Thoughtful people understand that time looks different for everyone. They support without rushing, allowing space for recovery. Their patience helps people feel less ashamed of needing more time to work through tough times.
12. “That’s stupid.”
Calling an idea or feeling stupid cuts deep. It belittles the person rather than addressing the point. Even in moments of frustration, it’s a statement that undermines respect and discourages openness in the future.
Considerate people frame disagreements differently. They might challenge an idea with curiosity or offer alternatives without insults. This keeps the door open for conversation and avoids shaming the person behind the thought.

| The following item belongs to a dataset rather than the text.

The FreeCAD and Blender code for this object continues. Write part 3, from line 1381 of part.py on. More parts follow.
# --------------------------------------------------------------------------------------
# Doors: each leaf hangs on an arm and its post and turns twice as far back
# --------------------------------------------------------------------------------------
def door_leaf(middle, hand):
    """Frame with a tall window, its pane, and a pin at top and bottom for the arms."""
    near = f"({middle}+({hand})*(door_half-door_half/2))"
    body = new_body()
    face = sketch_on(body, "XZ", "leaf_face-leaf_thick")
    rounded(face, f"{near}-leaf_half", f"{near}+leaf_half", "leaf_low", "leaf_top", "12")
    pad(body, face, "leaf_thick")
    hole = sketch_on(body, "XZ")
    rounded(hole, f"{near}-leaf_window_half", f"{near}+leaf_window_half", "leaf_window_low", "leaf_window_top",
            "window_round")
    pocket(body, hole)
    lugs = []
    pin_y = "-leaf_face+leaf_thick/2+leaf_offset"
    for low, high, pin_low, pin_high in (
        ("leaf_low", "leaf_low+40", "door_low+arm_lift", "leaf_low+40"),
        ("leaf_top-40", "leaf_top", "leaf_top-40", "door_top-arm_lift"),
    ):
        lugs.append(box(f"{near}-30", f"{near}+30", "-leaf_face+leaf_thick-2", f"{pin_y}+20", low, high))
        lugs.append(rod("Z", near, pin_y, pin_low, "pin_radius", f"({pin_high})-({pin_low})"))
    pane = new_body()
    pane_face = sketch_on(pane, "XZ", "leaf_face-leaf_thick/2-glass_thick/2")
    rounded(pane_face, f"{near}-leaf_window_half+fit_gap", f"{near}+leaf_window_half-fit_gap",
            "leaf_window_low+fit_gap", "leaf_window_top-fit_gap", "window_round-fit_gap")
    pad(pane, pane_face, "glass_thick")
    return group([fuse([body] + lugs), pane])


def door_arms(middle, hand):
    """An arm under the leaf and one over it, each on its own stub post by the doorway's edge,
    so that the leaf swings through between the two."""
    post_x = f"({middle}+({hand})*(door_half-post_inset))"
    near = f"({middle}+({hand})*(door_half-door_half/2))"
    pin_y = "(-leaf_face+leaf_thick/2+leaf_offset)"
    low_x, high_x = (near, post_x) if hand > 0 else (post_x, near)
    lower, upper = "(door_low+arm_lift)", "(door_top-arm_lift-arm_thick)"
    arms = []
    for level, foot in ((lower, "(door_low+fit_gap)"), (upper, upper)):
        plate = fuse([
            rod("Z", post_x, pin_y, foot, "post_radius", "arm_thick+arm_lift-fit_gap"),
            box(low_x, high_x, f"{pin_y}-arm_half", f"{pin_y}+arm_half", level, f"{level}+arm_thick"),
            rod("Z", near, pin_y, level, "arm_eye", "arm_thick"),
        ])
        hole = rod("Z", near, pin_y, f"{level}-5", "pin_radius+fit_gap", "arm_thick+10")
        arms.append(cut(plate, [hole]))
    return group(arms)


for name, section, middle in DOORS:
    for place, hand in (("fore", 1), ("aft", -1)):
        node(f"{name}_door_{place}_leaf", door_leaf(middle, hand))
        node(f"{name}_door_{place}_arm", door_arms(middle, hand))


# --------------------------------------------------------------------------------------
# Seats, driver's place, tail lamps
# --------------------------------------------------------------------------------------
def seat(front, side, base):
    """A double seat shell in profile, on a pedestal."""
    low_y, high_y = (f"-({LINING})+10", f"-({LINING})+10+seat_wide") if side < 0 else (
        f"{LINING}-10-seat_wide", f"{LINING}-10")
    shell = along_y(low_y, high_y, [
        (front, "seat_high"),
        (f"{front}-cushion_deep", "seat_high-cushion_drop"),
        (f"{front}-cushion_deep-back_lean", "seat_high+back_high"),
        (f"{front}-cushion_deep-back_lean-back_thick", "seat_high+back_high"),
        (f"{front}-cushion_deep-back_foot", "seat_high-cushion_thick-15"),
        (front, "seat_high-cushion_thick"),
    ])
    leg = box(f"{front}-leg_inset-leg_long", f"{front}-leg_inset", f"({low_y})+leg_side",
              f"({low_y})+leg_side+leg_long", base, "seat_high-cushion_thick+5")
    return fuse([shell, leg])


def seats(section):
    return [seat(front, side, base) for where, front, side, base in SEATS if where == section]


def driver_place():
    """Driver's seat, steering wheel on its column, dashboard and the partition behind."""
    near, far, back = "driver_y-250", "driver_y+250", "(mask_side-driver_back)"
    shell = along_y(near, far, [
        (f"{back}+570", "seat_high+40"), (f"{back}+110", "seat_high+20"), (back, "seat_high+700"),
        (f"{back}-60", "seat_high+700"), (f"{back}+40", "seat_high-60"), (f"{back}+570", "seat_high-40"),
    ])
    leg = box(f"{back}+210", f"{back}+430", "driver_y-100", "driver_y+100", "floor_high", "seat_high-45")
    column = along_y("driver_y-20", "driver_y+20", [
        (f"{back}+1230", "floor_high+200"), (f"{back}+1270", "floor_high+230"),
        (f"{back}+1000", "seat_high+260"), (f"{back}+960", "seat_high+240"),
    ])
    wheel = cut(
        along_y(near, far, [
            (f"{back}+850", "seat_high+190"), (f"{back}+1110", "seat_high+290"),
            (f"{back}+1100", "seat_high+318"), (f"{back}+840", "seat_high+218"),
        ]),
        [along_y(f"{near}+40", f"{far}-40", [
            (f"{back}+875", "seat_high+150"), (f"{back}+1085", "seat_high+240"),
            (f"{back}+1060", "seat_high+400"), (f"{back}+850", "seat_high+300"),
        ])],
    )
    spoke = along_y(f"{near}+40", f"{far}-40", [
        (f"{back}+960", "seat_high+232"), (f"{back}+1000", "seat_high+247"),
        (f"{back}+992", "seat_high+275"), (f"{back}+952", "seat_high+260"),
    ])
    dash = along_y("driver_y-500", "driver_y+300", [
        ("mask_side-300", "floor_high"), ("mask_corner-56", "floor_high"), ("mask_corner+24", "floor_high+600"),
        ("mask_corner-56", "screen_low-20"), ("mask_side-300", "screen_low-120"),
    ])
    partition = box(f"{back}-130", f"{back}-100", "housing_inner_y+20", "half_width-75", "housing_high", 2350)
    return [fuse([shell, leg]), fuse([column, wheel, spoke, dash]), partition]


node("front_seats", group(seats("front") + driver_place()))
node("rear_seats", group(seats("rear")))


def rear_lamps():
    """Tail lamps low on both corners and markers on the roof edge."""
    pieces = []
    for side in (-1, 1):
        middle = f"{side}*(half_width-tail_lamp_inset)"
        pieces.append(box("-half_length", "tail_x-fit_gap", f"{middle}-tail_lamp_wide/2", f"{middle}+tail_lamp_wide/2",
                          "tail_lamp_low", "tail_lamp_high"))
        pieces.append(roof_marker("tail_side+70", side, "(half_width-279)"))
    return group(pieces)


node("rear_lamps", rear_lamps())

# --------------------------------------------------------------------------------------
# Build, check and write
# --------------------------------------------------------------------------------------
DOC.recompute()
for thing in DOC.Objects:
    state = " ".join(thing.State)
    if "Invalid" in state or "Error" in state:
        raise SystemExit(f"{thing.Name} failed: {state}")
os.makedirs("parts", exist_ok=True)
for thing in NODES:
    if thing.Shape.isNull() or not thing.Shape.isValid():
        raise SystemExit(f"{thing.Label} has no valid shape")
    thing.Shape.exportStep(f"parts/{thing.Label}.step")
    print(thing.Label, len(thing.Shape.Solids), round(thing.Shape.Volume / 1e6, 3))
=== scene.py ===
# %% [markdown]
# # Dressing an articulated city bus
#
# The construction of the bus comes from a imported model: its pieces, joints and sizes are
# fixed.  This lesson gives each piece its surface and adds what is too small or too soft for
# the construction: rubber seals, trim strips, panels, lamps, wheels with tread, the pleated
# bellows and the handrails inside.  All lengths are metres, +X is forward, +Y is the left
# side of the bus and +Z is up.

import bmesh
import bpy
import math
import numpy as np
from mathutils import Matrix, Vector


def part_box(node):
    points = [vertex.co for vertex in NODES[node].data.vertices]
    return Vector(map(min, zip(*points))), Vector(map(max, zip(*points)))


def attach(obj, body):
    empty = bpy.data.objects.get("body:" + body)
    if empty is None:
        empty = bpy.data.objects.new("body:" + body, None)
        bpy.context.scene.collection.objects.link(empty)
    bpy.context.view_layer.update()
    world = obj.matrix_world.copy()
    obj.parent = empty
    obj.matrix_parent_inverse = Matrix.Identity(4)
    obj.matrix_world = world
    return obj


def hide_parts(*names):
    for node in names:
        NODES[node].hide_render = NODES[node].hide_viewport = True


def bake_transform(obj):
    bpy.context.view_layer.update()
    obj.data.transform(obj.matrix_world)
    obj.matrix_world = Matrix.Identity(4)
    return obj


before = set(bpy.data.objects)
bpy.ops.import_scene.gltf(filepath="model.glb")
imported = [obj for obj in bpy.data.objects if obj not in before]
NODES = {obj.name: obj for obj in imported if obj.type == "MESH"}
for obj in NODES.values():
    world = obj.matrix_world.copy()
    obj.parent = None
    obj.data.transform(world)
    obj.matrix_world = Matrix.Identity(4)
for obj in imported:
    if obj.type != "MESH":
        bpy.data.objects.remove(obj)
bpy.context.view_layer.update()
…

13. “You’ll never understand.”
Shutting someone out with this phrase closes down conversation. It suggests they’re incapable of empathy and leaves them powerless to connect. It often creates distance at the very moment understanding is most needed.
Thoughtful people invite dialogue instead. Even when experiences differ, they explain rather than exclude. By choosing to bridge the gap, they create opportunities for closeness rather than isolation.
14. “That’s just life.”
While meant to sound realistic, this phrase often comes across as dismissive. It brushes away pain or disappointment as something inevitable, leaving the person feeling like their concerns don’t matter enough for comfort.

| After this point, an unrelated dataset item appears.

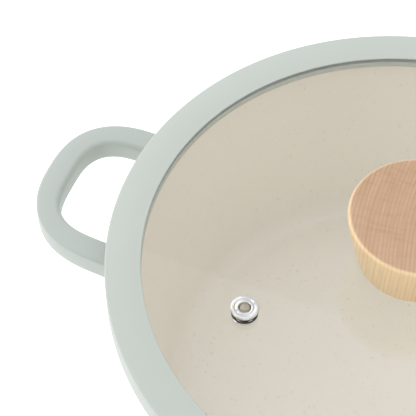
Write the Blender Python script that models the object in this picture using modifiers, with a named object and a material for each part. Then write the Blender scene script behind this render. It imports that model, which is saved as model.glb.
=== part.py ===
"""Two-handled cast pot with a flat glass lid, a silicone lid ring and a turned wooden knob.

Metres, +Z up. The origin is the middle of the base, on the table, and the handles lie along X.
The lid's own heights are measured from its seat, just above the pot's rim.
"""
import math

import bmesh
import bpy
from mathutils import Matrix

GAP = 0.0003  # clearance that touching pieces keep

# Pot: one cavity curve, from which the lining and the casting are offset
POT_TOP = 0.0933
FLOOR_HEIGHT = 0.0047
FLOOR_RADIUS = 0.0900
FOOT_RADIUS = 0.1003
MOUTH_RADIUS = 0.1145
FOOT_LEAN = math.radians(15.6)
LINING = 0.0004
RIM_CHAMFER = 0.0008

# Steel disc let into the base for induction hobs
PLATE_RADIUS = 0.0830
PLATE_THICKNESS = 0.0012

# Loop handles
HANDLE_TOP = 0.0795  # at its root, from where it rises outward
HANDLE_ROOT = 0.1130
HANDLE_RISE = 0.096
HANDLE_THICKNESS = 0.0113
HANDLE_START = 0.1280
HANDLE_OUTER = (0.0380, 0.0375, 2.47)  # reach, half width and power of the superellipse
HANDLE_INNER = (0.0271, 0.0258, 3.18)
HANDLE_BURIED = 0.1050
HANDLE_FLARE = 0.0012
HANDLE_ROUNDING = 0.0024

# Lid ring and glass
LID_SEAT = POT_TOP + GAP
RING_RADIUS = 0.1256
RING_HEIGHT = 0.0078
RING_EDGE = 0.0010
LIP_RADIUS = 0.1108
SKIRT_RADIUS = MOUTH_RADIUS + FLOOR_HEIGHT + 0.0006
SKIRT_DROP = 0.0047
GLASS_RADIUS = 0.1200
GLASS_THICKNESS = 0.0040
GLASS_BOTTOM = 0.0028
GLASS_TOP = GLASS_BOTTOM + GLASS_THICKNESS
GLASS_CHAMFER = 0.0005
SCREW_HOLE = 0.0032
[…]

Thoughtful people offer empathy first. They acknowledge how hard life can feel without flattening it into a cliché. Their words bring comfort by validating the challenge instead of reducing it to an empty phrase.
15. “You’re too sensitive.”
Calling someone too sensitive pushes blame onto them for reacting, rather than on the action that caused the hurt. It invalidates their experience and discourages vulnerability, teaching them to hide rather than express emotions.
Considerate people know sensitivity is not weakness. They treat reactions as insights into someone’s inner world. By responding with care instead of criticism, they nurture openness and respect in their relationships.